Back in the heady days of the real estate boom that ended in late 2005, there were buyers aplenty at the auction, said David Hall, president of First Community Bank of Southwest Florida.

“They were buying into a buying frenzy,” he said. “There were not that many for sale.”

But now there’s a glut of homes on the market, Hall said. “There’s just so much property out there.”

Banks generally are setting the minimum winning bid at far above the real market price of the houses, said Jeff Tumbarello, a mortgage broker and investor who sometimes participates in the auction.

“A lot of them are now lower than the judgment but not significantly lower to get someone off the fence,” he said.

As a result, a small group of experienced bidders dominates the auctions, and they tend to like it that way.

“This is my type of market,” said Thomas Bruzzesi of Thomas Realty & Investments, who has been a real estate investor since 1989. “Everybody’s hibernating. They’re not educated for this market.”

At a recent auction with about a dozen people in attendance, an obvious novice made a $20,000 bid on a condominium being taken back by a bank. Bruzzesi quickly bid the price up to $80,000 — out of range for the wannabe hoping to get a steal.

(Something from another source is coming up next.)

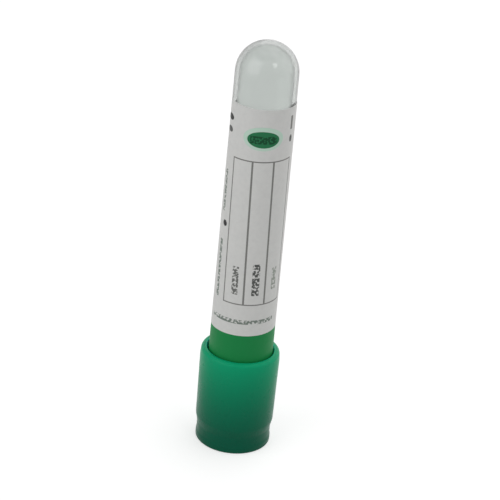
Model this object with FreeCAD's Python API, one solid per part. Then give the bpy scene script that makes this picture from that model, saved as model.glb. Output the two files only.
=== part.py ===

The bank bought it back with the next bid at $81,000.

Bruzzesi said he was just saving everybody a lot of time. He already knew the bank was never going to let the condo go at anything close to market price so there was no point in a long, involved bidding war.

“We call Tom ‘The Maniac,’” chuckled his competitor, Charles Cosby of The Foreclosure Team Inc., after the auction, and Bruzzesi happily admitted he’s ultra-competitive.

Cosby, a quiet, constantly smiling man, is known as “The Whisperer” because of his low-key manner.

He gently warned a woman watching the auction and considering making a bid that it’s not a game for the fainthearted or unprepared.

“I’d never advise a normal person to come here as a hobby,” Cosby said. “To walk up here without a lot of experience is dangerous.”

Bruzzesi explained that to bid intelligently, you must know what other debts are secured by the property.

He once watched an inexperienced bidder triumphantly pick up a house for $12,000 and later realize to his chagrin that there was also a $168,000 mortgage on it — the bidder’s money was down the drain.

Missing a mortgage while checking court records is the easiest thing in the world, even for the experienced, Bruzzesi said. “You can have something as simple as missing a unit number,” he said.

Even when the bidder gets clear title, there are no guarantees about the condition of the property or zoning issues.

As a result, the regulars are loath to buy anything without looking at it, although occasionally a deal comes along that’s too good to pass up.

John Carney of Carney Properties & Investment Group, for example, said he almost never buys sight unseen but took a chance a few years ago when he could pick up a 5,500-square-foot house in a rundown east Fort Myers neighborhood for only $18,000.

When he walked into the house, he quickly realized why it went so cheap: “It needed $120,000” to fix it up, Carney said.

Carney eventually sold the house for more than $200,000 and made money on the deal, but it was a three-year project because there were few potential buyers for its only practical use as a day-care center.

The other regulars nodded in sympathy: All had been there and done that.

Although the people who come to the auctions don’t recommend amateurs participate, they all acknowledge that looky-loos are a great source of potential buyers.

One recent attendee was Kim Hardin, a real estate agent with Century 21 Sunbelt Realty # 1.

She didn’t bid on any properties but was interested in buying foreclosed houses from the regulars.

Hardin said she’s looking to buy in bulk for clients interested in holding houses and leasing them out.

But that could be difficult, Carney said. “We can’t get the houses” in large numbers from the banks.

Ed Bonkowski, a Fort Myers-based real estate broker, did a lot of business in foreclosed properties in the early ’90s in the last major downturn but said he hasn’t lately because good deals are “few and far between.”

He expects that will change eventually, as foreclosure sales accelerate and bank-owned homes pile up.

“Our decision to buy’s going to be when the banks are ready to bulk sale a bunch of them, then it’d make some sense,” Bonkowski said.

But prices will have to drop steeply for that to happen, he said.

“At 15 cents on the dollar, all those properties will be gobbled up, investors will come out of the woodwork and buy them and everybody will go back to work,” Bonkowski said.